Humanizing tempo
Hello peeps,
anyone got any knowledge on humanizing a tempo or metronome count.
I would like to utilize a 'swing' control on the sequencer I'm building for a uni project...
Recently got myself max/msp and recently started a uni module on it...suffice to say all other work/social/romantic life has now flown right out of the window......
Great.
Cheers in advance for anyone who has the power of knowledge...
its now 4:21 am and my brain is broken...
Oh and hello..
Tim
Tim Harris wrote:
> Hello peeps,
>
> I would like to utilize a 'swing' control on the sequencer I'm building for a uni project...
Hi Tim, hi list
Just use [Delay]. So the 'direct' Bang (with no delay) would trigger the
beat, the delayed Bang would trigger the offbeat.
best, Michael
make any kind of a phasor~ controlled sequencer and then LFO the phasor~ frequency. use rate~ to get a few instances of the phasor~ then amplify the LFO to whichever one you want swinged more. this will give you much tighter swing than working in the scheduler domain. kinda less control from a certain point of view, but from another - more.
Nothing more human than a little booze. How about multiplying a little drunk into the metro rate?
Here's a system I've used in the past for a 16 step
drum machine.
I'll leave you to work out what it's doing, but don't
forget that if it's for a Uni project, you should
quote your source.
I don't know whether your institution's plagiarism
software checks this list, but I would be surprised if
your lecturer doesn't ;-)
cheers
Roger
--- Michael Winkler wrote:
> Tim Harris wrote:
> > Hello peeps,
> >
> > I would like to utilize a 'swing' control on the
> sequencer I'm building for a uni project...
> Hi Tim, hi list
>
Here's one way of randomising the beat slightly which I used in a
sequencer like patch I built.
master clock pulse
|
[t b b]
|
| [brownian 1. 3.5 0.65] (from the rtc lib)
| |
[delay 2. ]
|
randomised clock pulse
You could (off the top of my head) also use counter and coll - set the
counter to give you the sub-divisions of the bar and store a series of
fixed delay settings for each subdivision of the beat in coll. Use a
multislider to change the delay settings stored in coll.
Of course this only allows you to delay the beat. You could get round
that by having the master clock running ahead of time by putting the
main clock pulse through a global delay value, in effect making the
whole patch run slightly "behind time" (or the main clock "ahead" of
time) so that a delay value of zero means that the clock pulse is
slightly ahead of the "bar line". I guess you could say that you've
introduced a degree of latency between the main clock pulse and the
main sequencer patch. Does that make sense? I've not built this
myself, but it's how I was thinking of solving the problem for the way
I work - there may well be more elegant solutions around!
David
On 7 Mar 2008, at 04:22, Tim Harris wrote:
>
> Hello peeps,
>
> anyone got any knowledge on humanizing a tempo or metronome count.
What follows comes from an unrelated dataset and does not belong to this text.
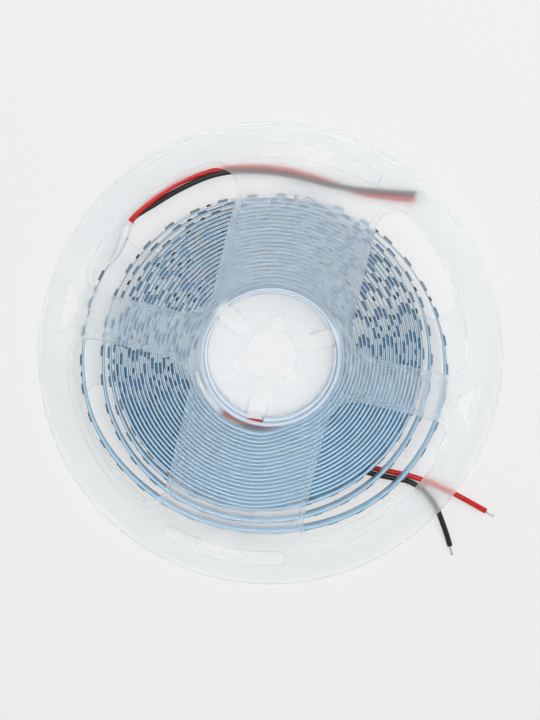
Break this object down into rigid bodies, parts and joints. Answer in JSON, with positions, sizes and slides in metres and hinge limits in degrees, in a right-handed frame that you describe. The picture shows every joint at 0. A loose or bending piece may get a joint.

> I would like to utilize a 'swing' control on the sequencer I'm
> building for a uni project...
>
> Recently got myself max/msp and recently started a uni module on
> it...suffice to say all other work/social/romantic life has now
> flown right out of the window......
> Great.
>
> Cheers in advance for anyone who has the power of knowledge...
> its now 4:21 am and my brain is broken...
>
> Oh and hello..
>
> Tim
Thanks guys, thats given me plenty to think about for the weekend...
I'm sure all of this is going to be useful, if not in this patch but others to come...
Thats what I'm loving about max, the sheer amount of different ways/tools/techniques that you could use for something like this...
Cheers for the speedy replies people,
Thanks a lot.
Tim
Quote: DF wrote on Thu, 06 March 2008 20:22
----------------------------------------------------
> Hello peeps,
>
> anyone got any knowledge on humanizing a tempo or metronome count.
> I would like to utilize a 'swing' control on the sequencer I'm building for a uni project...
>
>
I made a big tempo world, and the outdated web pages are here:
If you get this thing, there's a subpatcher in sub-beat.help that demonstrates swing. The tempo doesn't change, but the microtimings on each subdivision can be altered.